You are slow. Imagine somebody dying because you took too long to get through a door. No one would know. But you'd know
. Her hands were shaking and she felt like a fool, walking into a firefight with nothing but her Beretta sidearm, and she reached out and swung the door in and then pivoted quickly around the door frame in a crouch.

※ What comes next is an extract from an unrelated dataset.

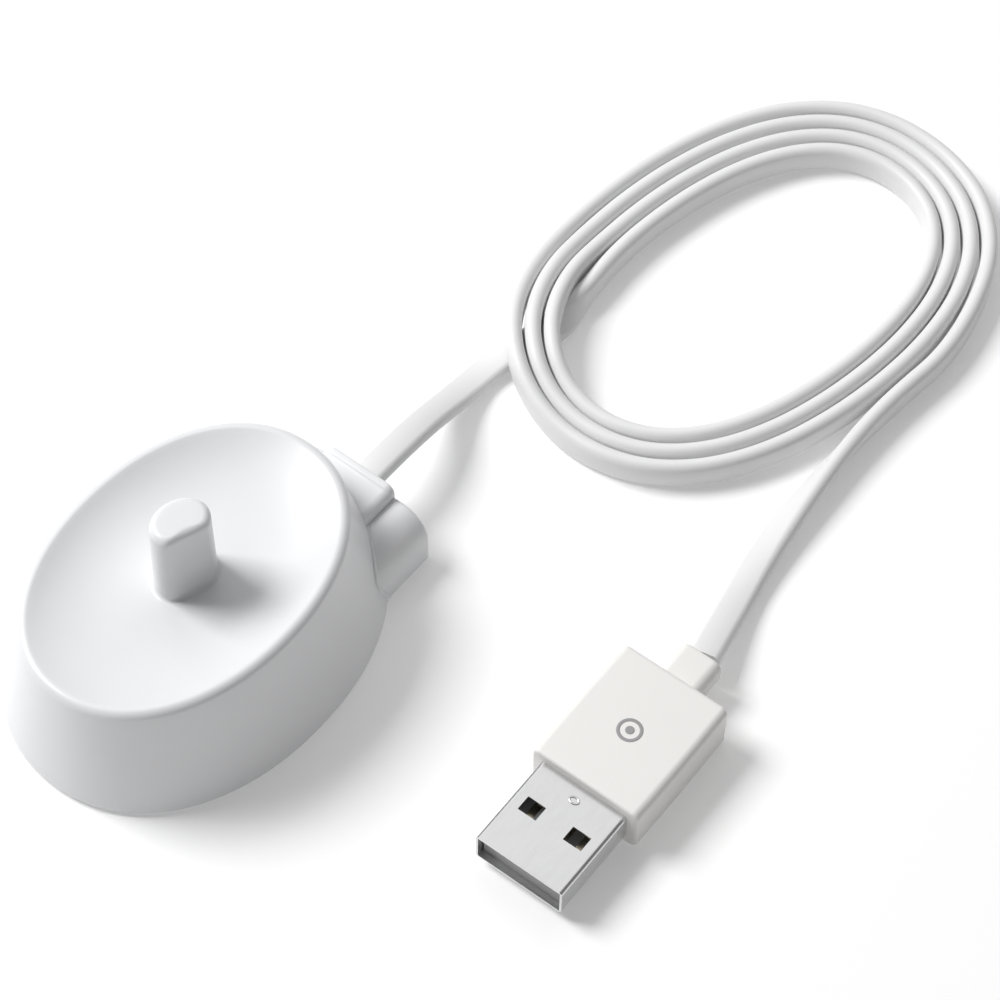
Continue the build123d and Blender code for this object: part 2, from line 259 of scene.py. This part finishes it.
def make_cord():
    """The flat cord: level at both ends, standing on edge in the coil."""
    line = smooth_line("cord_line", cord_line())
    run = lengths_along(line)
    whole = run[-1]
    half_core = (cord_width - cord_thickness) / 2
    rings = []
    for i, point in enumerate(line):
        ahead = (line[min(i + 1, len(line) - 1)] - line[max(i - 1, 0)]).normalized()
        side = ahead.cross(Vector((0, 0, 1))).normalized()
        up = side.cross(ahead)
        turned = ease(run[i], *stand_up) - ease(run[i], whole - lie_down[0], whole - lie_down[1])
        roll = -turned * math.pi / 2
        wide = side * math.cos(roll) + up * math.sin(roll)
        thin = up * math.cos(roll) - side * math.sin(roll)
        ring = []
        for k in range(section_points):
            angle = 2 * math.pi * k / section_points
            shift = half_core if math.cos(angle) > 0 else -half_core
            if abs(math.cos(angle)) < nearly_zero:
                shift = 0
            x = shift + cord_thickness / 2 * math.cos(angle)
            y = cord_thickness / 2 * math.sin(angle)
            ring.append(point + wide * x + thin * y)
        rings.append(ring)
    cord = skin_rings("cord", rings)
    return cord, line, whole


cord, cord_path, cord_length = make_cord()
print("cord length", round(cord_length, 4))


# ---------------------------------------------------------------- materials
noise_low = 0.3
noise_high = 0.7
drift_scale = 60
smudge_scale = 180
polish_scale = 90
plastic_ior = 1.5
coat_roughness = 0.08


def grey(value):
    """A neutral colour."""
    return (value, value, value)


def nodes_of(name):
    """A new material, its node tree and its shader."""
    material = bpy.data.materials.new(name)
    material.use_nodes = True
    tree = material.node_tree
    return material, tree, tree.nodes["Principled BSDF"]


def noise(tree, scale, detail=4, roughness=0.55):
    """A noise texture in object coordinates."""
    where = tree.nodes.new("ShaderNodeTexCoord")
    texture = tree.nodes.new("ShaderNodeTexNoise")
    texture.inputs["Scale"].default_value = scale
    texture.inputs["Detail"].default_value = detail
    texture.inputs["Roughness"].default_value = roughness
    tree.links.new(where.outputs["Object"], texture.inputs["Vector"])
    return texture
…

The hallway was a wreck, torn and bunched-up carpet, pictures on the wall, a light at the far end. Rooms on the right and left. “Beale! Hey, it's me. You here?” It was a bad place, she could feel it. Nowhere to hide if someone took a shot at you in here, so she ducked into the first room that she passed. It was some kind of stockroom. Blood spatter and cardboard boxes in disarray, but no people—and the door out to the alley, she saw that. Beale could have come in there. She went back to the hallway, passed a staircase going up, sighted it, but nothing, and then she shouldered through a door, and she was in a bedroom and there were a man and girl sitting on the bed, shot, lifeless, small sprays of blood on the wall behind them and soaking into the bedspread, the girl's feet bare. In front of them, a woman knelt on a prayer mat, prostrate, with blood glistening in her black hair like oil. That was when she saw the kid, hiding underneath the bed. He was wearing a Spider-Man shirt and cutoff sweats and looked to be about fifteen. They stared at each other. Fowler had flattened her sidearm on the floor and she could hear her own breath coursing through her chest. The rest of the apartment—if that's what it was—was silent, uncomfortably so, as if whatever was happening to her had reached some new stage of development, which she had yet to comprehend. “I don't want to shoot you,” she said. “I don't want to fucking kill you, okay?” As soon as she said it, she knew that this was not the case. The kid must have figured that out too. They waited there together in that awful space until the kid's eyes flickered briefly to the dead woman on the prayer mat and he bolted from beneath the bed and Fowler jumped on him. She shouldn't shoot. “Stop!” she was shouting. “Stop! Get down!” She shouldn't shoot him, not up close. She'd never shot anybody, and she didn't know for sure what he had done, didn't know for sure that he was guilty. There was just his face, dark-eyed, frightened—or maybe just confused. And then Waldorf's voice in her ear, full-blast, like she'd become something dangerous,
Get off, LT! Get off, LT! He didn't fucking do it
, and when he pulled her off, she heard a wet rattling as the muzzle of her Beretta chipped the kid's teeth.